_TO BE DONE_
In the listing below, locate the line containing "- room, bolt_near" and the line containing "from mathutils.kdtree import KDTree". Output both of them and every line between, exactly as written, and nothing more.

_COLLECTED DATA_
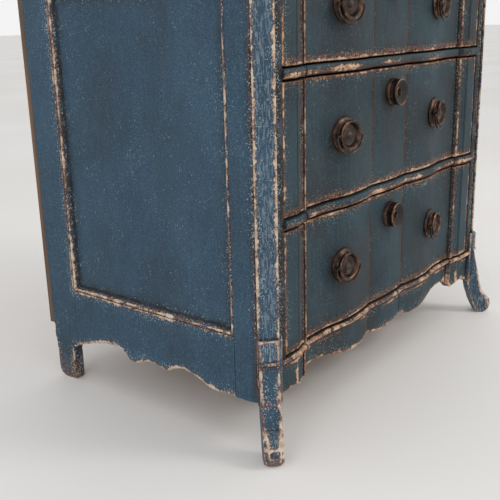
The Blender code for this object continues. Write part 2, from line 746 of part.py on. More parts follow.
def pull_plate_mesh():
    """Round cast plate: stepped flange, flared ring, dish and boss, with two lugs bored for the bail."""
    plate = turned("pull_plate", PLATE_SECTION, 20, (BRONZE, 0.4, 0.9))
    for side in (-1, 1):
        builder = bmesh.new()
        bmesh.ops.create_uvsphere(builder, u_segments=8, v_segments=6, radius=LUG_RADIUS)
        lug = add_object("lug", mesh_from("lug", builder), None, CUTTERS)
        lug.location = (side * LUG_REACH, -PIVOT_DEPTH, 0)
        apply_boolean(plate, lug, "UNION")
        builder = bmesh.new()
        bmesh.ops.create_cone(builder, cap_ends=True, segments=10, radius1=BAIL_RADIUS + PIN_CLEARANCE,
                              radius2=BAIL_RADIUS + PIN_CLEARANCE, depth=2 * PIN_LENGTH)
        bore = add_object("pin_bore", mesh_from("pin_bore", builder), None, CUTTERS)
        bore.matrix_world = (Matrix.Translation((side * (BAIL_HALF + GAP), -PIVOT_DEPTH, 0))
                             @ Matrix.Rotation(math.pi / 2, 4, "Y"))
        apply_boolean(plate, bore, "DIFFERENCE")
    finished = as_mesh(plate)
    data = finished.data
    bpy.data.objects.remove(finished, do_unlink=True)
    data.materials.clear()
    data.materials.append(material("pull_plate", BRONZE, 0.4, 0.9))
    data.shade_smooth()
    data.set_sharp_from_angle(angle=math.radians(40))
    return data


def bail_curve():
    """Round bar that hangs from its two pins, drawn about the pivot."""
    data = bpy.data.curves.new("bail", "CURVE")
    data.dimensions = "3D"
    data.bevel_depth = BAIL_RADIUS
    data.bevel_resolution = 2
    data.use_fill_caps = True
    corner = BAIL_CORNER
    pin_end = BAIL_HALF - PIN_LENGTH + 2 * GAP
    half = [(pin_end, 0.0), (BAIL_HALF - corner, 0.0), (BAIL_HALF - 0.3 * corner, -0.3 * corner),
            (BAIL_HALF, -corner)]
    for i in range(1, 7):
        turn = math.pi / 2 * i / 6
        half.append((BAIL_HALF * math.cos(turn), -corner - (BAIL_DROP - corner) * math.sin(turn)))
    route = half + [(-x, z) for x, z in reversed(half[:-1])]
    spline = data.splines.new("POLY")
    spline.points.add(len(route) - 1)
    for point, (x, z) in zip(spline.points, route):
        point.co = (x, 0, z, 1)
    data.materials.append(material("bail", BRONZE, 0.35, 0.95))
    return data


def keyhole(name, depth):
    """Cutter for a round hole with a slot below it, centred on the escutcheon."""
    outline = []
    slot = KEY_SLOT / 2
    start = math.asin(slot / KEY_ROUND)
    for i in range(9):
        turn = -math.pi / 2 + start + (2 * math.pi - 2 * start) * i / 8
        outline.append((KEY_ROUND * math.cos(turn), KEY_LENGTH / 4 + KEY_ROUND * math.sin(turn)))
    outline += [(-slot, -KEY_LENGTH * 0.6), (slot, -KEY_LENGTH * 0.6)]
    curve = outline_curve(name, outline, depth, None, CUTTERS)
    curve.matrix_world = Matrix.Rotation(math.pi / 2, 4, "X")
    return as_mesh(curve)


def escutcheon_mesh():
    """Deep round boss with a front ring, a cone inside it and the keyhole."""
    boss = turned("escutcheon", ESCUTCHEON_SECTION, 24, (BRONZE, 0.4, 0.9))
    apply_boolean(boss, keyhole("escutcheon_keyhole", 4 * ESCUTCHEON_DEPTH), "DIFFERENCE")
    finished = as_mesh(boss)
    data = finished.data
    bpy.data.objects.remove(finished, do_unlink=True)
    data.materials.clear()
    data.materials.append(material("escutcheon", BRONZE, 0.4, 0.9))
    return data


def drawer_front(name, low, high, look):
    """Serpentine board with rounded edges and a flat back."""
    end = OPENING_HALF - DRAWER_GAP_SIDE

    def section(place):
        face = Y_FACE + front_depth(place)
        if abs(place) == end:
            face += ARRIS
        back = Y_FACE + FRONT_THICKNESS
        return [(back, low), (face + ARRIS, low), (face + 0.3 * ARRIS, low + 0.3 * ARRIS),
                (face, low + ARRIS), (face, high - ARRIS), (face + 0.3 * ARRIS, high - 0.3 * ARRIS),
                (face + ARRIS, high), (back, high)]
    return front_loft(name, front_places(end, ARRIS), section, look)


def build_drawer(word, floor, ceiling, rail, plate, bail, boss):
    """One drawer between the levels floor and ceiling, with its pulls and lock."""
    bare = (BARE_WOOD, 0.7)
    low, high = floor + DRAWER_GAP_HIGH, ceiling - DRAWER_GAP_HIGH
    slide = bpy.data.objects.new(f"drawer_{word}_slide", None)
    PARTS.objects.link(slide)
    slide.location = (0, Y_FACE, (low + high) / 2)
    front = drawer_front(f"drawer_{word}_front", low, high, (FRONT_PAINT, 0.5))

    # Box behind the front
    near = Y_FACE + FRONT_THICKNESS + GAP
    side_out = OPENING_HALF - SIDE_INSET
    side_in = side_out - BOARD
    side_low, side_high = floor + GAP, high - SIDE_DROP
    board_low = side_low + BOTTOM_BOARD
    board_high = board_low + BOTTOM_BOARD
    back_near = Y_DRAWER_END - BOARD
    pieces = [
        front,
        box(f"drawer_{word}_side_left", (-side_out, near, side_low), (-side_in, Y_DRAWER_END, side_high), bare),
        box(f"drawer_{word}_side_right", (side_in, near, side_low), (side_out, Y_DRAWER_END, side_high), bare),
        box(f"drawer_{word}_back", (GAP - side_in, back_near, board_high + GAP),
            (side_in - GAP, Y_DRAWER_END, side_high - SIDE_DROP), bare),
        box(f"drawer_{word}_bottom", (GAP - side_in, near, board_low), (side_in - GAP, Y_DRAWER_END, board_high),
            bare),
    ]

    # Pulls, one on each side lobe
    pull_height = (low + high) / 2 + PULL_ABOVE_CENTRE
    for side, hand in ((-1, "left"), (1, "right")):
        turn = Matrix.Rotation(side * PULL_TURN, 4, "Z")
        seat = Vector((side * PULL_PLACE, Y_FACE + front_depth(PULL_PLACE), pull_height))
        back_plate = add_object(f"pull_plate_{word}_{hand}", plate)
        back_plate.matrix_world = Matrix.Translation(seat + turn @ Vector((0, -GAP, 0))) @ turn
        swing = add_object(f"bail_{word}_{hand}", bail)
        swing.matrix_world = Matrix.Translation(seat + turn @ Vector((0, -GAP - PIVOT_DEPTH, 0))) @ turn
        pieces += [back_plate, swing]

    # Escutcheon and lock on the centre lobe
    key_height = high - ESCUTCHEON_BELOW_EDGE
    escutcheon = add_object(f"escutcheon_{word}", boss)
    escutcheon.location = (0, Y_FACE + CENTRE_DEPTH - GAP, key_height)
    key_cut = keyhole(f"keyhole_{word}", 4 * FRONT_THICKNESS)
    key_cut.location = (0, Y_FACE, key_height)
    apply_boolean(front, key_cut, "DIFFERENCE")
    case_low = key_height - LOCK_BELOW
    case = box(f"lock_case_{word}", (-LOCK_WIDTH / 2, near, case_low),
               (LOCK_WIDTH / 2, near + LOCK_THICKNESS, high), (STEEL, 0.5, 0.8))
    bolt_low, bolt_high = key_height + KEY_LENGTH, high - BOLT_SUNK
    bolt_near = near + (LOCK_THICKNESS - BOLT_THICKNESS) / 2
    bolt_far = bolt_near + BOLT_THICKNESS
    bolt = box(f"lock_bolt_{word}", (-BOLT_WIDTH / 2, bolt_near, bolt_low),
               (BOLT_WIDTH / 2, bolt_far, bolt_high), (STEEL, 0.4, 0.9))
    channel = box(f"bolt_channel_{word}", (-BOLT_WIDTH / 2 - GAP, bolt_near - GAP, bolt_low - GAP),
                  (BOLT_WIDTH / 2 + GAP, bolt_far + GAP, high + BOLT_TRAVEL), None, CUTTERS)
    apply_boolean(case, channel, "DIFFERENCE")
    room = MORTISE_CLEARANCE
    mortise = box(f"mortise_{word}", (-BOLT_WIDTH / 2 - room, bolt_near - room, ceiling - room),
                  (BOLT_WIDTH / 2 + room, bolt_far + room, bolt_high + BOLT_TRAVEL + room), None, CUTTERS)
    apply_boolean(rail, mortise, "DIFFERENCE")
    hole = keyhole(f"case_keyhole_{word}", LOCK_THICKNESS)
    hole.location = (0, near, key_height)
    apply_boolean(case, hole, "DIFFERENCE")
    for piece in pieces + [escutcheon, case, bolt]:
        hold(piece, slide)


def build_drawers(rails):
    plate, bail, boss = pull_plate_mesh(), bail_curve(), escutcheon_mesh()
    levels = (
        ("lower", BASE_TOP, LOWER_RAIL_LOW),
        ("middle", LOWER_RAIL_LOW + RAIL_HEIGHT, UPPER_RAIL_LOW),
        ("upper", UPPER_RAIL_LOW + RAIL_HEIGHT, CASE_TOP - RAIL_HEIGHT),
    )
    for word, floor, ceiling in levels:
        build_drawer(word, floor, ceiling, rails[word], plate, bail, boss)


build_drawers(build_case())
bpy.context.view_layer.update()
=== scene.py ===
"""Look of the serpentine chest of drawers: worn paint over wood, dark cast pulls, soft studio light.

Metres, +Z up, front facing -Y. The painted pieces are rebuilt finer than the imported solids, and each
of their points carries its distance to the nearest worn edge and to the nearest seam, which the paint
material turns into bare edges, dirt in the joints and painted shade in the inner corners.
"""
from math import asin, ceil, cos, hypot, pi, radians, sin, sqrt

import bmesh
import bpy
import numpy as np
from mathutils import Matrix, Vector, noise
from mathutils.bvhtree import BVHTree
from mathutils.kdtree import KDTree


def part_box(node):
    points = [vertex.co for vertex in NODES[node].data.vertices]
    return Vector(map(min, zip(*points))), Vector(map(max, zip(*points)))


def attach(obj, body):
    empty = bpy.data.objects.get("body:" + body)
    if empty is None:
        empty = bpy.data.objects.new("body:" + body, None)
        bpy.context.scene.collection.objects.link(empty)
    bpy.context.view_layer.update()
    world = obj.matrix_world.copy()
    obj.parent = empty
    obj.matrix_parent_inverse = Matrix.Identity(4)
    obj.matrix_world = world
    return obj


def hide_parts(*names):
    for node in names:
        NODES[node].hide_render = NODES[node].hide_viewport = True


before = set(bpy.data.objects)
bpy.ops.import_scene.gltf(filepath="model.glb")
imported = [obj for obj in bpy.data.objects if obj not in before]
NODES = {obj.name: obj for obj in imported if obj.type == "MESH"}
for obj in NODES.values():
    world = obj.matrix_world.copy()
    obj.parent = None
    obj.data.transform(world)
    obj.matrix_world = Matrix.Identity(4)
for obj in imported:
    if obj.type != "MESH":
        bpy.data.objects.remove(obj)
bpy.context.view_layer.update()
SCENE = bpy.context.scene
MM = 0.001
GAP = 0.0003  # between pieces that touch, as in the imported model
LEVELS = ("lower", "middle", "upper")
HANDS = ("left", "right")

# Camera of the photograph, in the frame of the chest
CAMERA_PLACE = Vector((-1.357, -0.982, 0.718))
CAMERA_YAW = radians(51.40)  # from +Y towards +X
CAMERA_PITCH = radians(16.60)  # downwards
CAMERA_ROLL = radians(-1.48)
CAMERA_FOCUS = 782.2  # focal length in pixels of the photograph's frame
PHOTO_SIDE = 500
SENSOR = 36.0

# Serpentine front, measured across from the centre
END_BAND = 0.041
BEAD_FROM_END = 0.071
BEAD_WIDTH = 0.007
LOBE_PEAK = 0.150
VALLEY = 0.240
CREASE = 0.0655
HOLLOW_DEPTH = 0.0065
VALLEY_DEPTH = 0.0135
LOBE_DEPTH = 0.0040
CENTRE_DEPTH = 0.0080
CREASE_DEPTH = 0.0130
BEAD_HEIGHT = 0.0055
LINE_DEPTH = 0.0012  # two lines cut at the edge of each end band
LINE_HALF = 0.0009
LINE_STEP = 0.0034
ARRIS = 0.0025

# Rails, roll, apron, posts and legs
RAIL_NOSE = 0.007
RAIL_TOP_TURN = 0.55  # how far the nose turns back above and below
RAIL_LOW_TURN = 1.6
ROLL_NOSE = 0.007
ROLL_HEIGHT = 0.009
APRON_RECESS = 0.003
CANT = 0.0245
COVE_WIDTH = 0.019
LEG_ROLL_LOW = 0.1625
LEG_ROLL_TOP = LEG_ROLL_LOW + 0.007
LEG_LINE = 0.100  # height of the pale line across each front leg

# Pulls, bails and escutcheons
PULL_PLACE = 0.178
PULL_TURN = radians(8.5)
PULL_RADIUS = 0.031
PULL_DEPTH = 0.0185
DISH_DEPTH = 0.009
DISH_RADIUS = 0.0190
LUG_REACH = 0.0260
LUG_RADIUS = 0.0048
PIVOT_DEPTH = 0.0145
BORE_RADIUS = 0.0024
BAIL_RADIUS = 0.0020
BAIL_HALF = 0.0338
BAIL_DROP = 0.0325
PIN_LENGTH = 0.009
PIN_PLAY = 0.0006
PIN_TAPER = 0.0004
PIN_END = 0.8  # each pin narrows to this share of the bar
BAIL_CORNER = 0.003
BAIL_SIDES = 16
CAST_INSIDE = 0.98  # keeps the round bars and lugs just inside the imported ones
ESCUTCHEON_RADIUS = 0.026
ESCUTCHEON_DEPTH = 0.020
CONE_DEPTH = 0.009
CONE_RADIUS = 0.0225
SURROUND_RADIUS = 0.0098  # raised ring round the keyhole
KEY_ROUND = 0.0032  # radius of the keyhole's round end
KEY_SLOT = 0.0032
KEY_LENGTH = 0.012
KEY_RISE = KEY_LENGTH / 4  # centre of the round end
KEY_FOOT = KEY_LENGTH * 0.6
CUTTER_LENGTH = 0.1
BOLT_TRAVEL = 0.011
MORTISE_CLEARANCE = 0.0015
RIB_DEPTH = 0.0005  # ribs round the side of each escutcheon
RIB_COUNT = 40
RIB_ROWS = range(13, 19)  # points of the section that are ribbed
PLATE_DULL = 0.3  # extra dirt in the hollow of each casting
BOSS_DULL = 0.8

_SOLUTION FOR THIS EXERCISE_
    mortise = box(f"mortise_{word}", (-BOLT_WIDTH / 2 - room, bolt_near - room, ceiling - room),
                  (BOLT_WIDTH / 2 + room, bolt_far + room, bolt_high + BOLT_TRAVEL + room), None, CUTTERS)
    apply_boolean(rail, mortise, "DIFFERENCE")
    hole = keyhole(f"case_keyhole_{word}", LOCK_THICKNESS)
    hole.location = (0, near, key_height)
    apply_boolean(case, hole, "DIFFERENCE")
    for piece in pieces + [escutcheon, case, bolt]:
        hold(piece, slide)


def build_drawers(rails):
    plate, bail, boss = pull_plate_mesh(), bail_curve(), escutcheon_mesh()
    levels = (
        ("lower", BASE_TOP, LOWER_RAIL_LOW),
        ("middle", LOWER_RAIL_LOW + RAIL_HEIGHT, UPPER_RAIL_LOW),
        ("upper", UPPER_RAIL_LOW + RAIL_HEIGHT, CASE_TOP - RAIL_HEIGHT),
    )
    for word, floor, ceiling in levels:
        build_drawer(word, floor, ceiling, rails[word], plate, bail, boss)


build_drawers(build_case())
bpy.context.view_layer.update()
=== scene.py ===
"""Look of the serpentine chest of drawers: worn paint over wood, dark cast pulls, soft studio light.

Metres, +Z up, front facing -Y. The painted pieces are rebuilt finer than the imported solids, and each
of their points carries its distance to the nearest worn edge and to the nearest seam, which the paint
material turns into bare edges, dirt in the joints and painted shade in the inner corners.
"""
from math import asin, ceil, cos, hypot, pi, radians, sin, sqrt

import bmesh
import bpy
import numpy as np
from mathutils import Matrix, Vector, noise
from mathutils.bvhtree import BVHTree
from mathutils.kdtree import KDTree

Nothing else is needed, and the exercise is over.